▶ _Stated problem_:
In the data below, find each line containing the string "bodies" and return it.

[Object data in JSON]
* BEGIN *

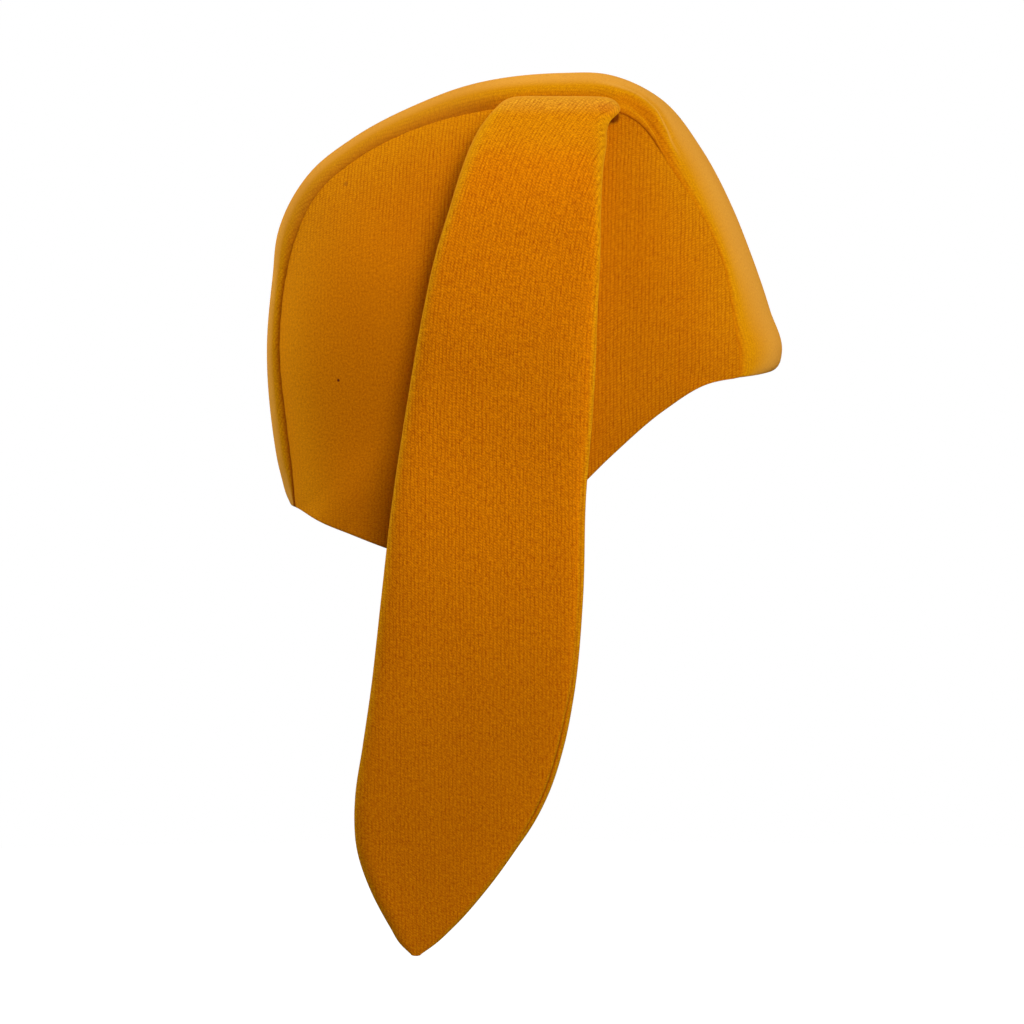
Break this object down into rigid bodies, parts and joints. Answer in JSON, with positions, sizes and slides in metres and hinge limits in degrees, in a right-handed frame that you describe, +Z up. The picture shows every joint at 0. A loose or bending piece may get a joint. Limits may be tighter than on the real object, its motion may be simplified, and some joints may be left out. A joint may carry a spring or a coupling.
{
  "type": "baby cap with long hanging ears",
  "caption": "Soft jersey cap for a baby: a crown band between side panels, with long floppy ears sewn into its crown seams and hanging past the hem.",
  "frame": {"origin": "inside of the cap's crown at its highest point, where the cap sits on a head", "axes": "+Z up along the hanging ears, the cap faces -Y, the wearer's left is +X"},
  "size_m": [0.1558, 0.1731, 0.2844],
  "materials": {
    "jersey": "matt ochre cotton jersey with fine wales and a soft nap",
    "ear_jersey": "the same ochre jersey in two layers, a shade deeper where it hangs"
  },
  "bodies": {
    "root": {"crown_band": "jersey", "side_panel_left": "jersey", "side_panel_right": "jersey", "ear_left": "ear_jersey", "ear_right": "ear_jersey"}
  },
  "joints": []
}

* END *
* BEGIN *

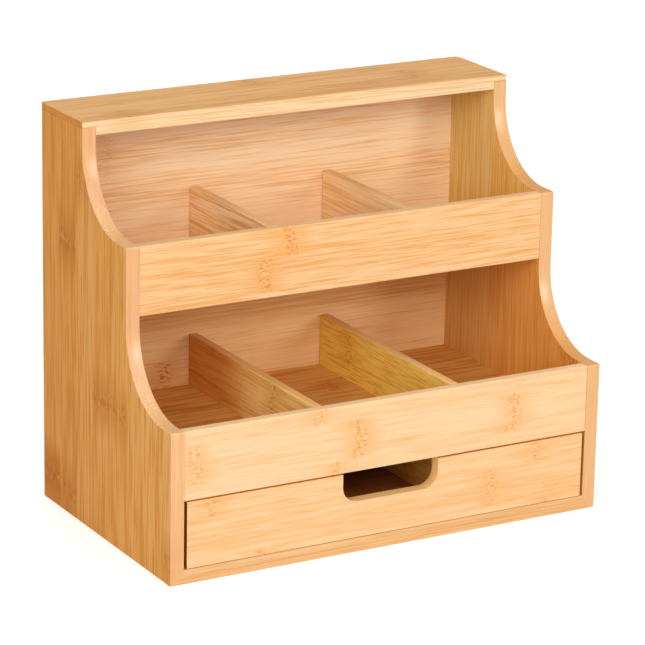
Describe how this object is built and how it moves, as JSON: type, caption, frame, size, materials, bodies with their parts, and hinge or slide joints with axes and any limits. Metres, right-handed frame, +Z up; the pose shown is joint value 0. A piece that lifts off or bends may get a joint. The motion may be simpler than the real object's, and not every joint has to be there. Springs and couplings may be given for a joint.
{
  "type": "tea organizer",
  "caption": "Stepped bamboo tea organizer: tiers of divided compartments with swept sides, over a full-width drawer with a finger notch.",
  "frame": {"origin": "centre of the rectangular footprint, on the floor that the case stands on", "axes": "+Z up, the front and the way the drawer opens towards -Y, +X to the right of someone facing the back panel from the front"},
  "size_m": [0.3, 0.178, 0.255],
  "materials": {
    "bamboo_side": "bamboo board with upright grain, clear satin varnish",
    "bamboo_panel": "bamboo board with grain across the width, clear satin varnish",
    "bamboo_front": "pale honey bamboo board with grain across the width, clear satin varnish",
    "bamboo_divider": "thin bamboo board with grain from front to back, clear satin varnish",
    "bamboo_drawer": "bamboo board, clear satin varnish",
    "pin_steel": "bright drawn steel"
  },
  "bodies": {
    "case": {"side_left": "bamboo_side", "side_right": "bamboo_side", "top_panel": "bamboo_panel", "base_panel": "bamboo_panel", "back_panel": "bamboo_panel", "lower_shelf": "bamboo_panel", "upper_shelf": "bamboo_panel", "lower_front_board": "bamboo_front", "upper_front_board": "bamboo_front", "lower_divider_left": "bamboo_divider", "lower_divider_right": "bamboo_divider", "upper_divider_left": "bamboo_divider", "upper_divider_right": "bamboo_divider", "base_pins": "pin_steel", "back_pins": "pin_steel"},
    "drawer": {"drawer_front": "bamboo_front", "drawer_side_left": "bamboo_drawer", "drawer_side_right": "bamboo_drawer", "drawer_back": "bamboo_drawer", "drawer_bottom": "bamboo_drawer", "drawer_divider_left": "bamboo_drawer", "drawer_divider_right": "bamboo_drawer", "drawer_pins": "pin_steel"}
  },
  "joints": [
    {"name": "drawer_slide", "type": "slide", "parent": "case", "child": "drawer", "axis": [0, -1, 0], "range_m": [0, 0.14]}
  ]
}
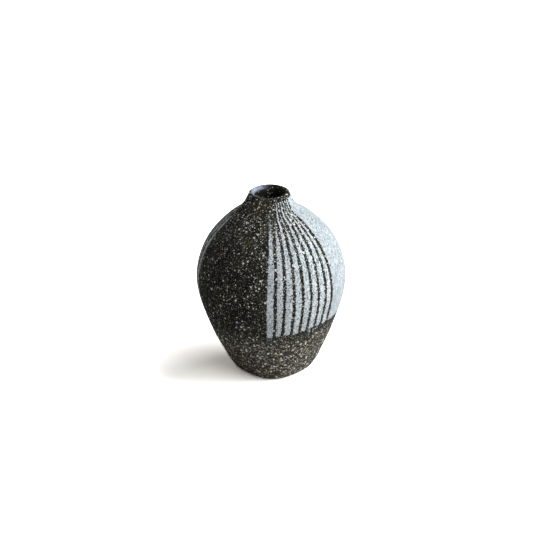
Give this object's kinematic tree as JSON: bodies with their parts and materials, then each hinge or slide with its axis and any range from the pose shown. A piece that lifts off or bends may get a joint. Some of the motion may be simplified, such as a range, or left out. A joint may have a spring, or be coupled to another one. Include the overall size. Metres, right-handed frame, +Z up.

* END *

▶ _The answer_:
Break this object down into rigid bodies, parts and joints. Answer in JSON, with positions, sizes and slides in metres and hinge limits in degrees, in a right-handed frame that you describe, +Z up. The picture shows every joint at 0. A loose or bending piece may get a joint. Limits may be tighter than on the real object, its motion may be simplified, and some joints may be left out. A joint may carry a spring or a coupling.
  "bodies": {
Describe how this object is built and how it moves, as JSON: type, caption, frame, size, materials, bodies with their parts, and hinge or slide joints with axes and any limits. Metres, right-handed frame, +Z up; the pose shown is joint value 0. A piece that lifts off or bends may get a joint. The motion may be simpler than the real object's, and not every joint has to be there. Springs and couplings may be given for a joint.
  "bodies": {
Give this object's kinematic tree as JSON: bodies with their parts and materials, then each hinge or slide with its axis and any range from the pose shown. A piece that lifts off or bends may get a joint. Some of the motion may be simplified, such as a range, or left out. A joint may have a spring, or be coupled to another one. Include the overall size. Metres, right-handed frame, +Z up.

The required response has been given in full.